I was always lukewarm on Trump. He was crude and vulgar and, yes, he’s not a Christian, at least in outward practice. Yes, he promised conservatives the moon and delivered somewhat less, in equal parts not wanting to do it all and coming against the power and will of the full apparatus of the leftist globalist Marxist military-pharmaceutical-industrial complex. In the first election with Trump on the ballot, in 2016, I voted third party. In his re-election attempt in 2020, as a result of the “swamp’s” never-ending attempts to remove and hinder the Trump presidency, I voted for him with my hand pinching my nose.


When they convicted him on those ridiculous charges a few weeks ago, I made my first ever campaign contribution, $50, to Trump. Yeah, now I have to deal with a dozen daily emails from all sorts of republicans in my inbox, but I feel it was worthwhile to do something. We’ve never voted down here in Texas (just passed our three-year anniversary) but I did start the registration process for the Mrs. and I and Little One back in 2022. I was toying with the idea of not voting again, since Texas is reliably red this go-round and my vote won’t make any difference, but as of Saturday night I have vowed to get all three of us fully registered and know exactly where we have to go and what we have to do to vote on Tuesday, November 5. You know, at the “battle box.” Er, ballot box.


The most ironic thing of all is that Saturday afternoon, after my fence painting session, Patch and I went on a few errands.

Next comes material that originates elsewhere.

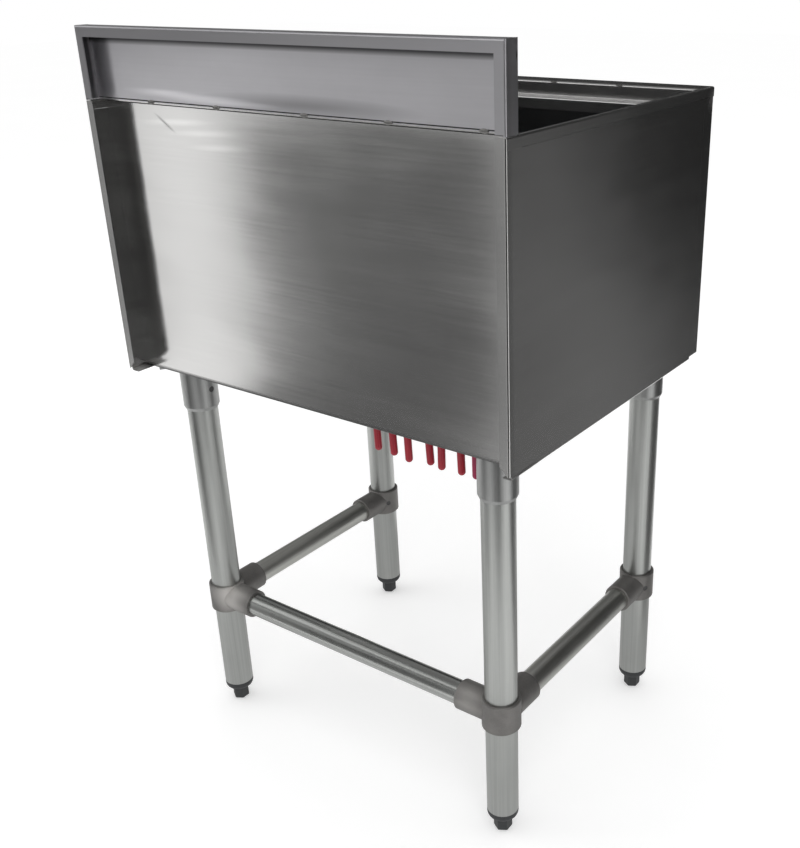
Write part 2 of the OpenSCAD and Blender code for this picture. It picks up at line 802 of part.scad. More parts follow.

We stopped at a library and I picked some random nonfiction off the shelves to see what might appeal to me to read in the quiet evenings. One of my finds was Plausible Denial by Mark Lane, a noted book (one of many) by a famed JFK assassination researcher. Should I get back into reading about the JFK assassination, I asked my wife earlier in the day. I haven’t read anything about it in a couple of years. She replied with a vigorous Yes.


So, possibly more thoughts when more new information comes to light. I do intend to write about the America of the 80s and 90s in the Tom Clancy books I’ve been reading since March, and how that America no longer exists in the 2020s. Sad, but true, unfortunately.